◆ Instruction:
Among the entries that follow, tally the lines with the string "type". Give no more than the number.

◆ Listed entries:

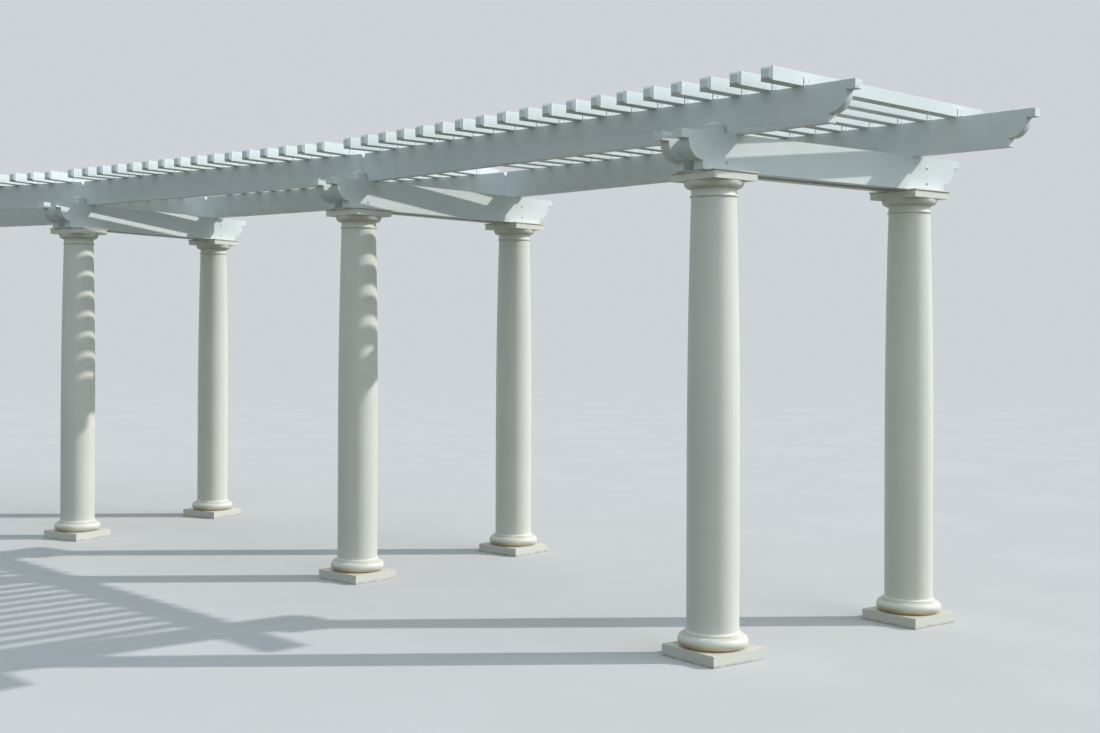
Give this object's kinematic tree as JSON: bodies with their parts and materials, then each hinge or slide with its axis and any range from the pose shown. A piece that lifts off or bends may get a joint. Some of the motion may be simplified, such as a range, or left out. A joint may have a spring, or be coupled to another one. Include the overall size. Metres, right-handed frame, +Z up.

---

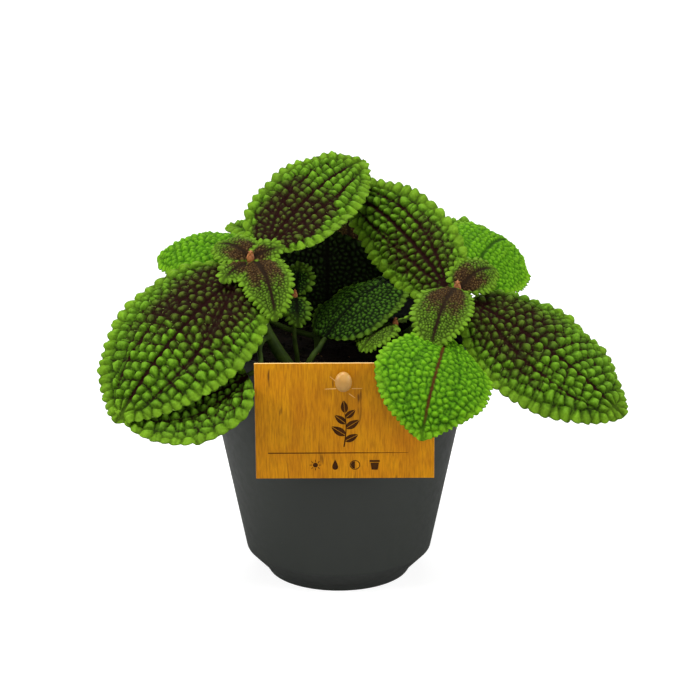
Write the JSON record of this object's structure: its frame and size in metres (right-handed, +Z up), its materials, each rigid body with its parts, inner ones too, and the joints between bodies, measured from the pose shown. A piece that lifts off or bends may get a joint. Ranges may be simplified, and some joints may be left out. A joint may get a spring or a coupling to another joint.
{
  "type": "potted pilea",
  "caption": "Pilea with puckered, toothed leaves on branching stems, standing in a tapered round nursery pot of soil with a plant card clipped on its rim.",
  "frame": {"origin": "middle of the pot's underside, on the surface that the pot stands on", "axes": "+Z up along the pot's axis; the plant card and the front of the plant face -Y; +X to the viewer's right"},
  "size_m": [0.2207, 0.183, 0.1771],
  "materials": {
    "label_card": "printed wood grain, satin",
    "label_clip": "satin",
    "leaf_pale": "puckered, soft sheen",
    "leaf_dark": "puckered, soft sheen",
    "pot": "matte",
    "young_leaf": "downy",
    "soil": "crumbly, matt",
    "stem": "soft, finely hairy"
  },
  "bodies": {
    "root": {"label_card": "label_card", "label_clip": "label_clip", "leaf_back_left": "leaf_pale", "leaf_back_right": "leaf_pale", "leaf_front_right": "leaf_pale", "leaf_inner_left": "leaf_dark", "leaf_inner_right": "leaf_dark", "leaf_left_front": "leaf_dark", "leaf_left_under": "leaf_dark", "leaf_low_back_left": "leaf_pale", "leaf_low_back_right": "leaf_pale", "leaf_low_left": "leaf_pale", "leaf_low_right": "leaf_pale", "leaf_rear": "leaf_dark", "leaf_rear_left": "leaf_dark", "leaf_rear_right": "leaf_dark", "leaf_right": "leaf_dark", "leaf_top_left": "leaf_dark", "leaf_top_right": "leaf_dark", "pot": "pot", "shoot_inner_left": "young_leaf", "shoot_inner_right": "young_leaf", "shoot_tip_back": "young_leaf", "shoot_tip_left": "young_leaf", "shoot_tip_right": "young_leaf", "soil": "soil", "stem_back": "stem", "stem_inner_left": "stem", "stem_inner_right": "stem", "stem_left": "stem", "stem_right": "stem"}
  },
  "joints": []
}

* * *

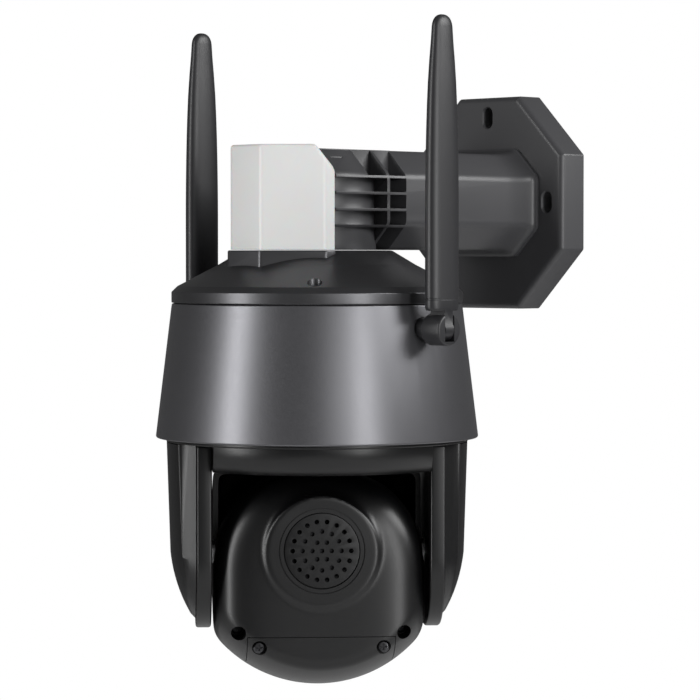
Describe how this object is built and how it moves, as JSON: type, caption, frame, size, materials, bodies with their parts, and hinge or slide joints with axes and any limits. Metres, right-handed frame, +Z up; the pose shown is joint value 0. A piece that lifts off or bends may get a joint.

◆ Output for this exercise:
2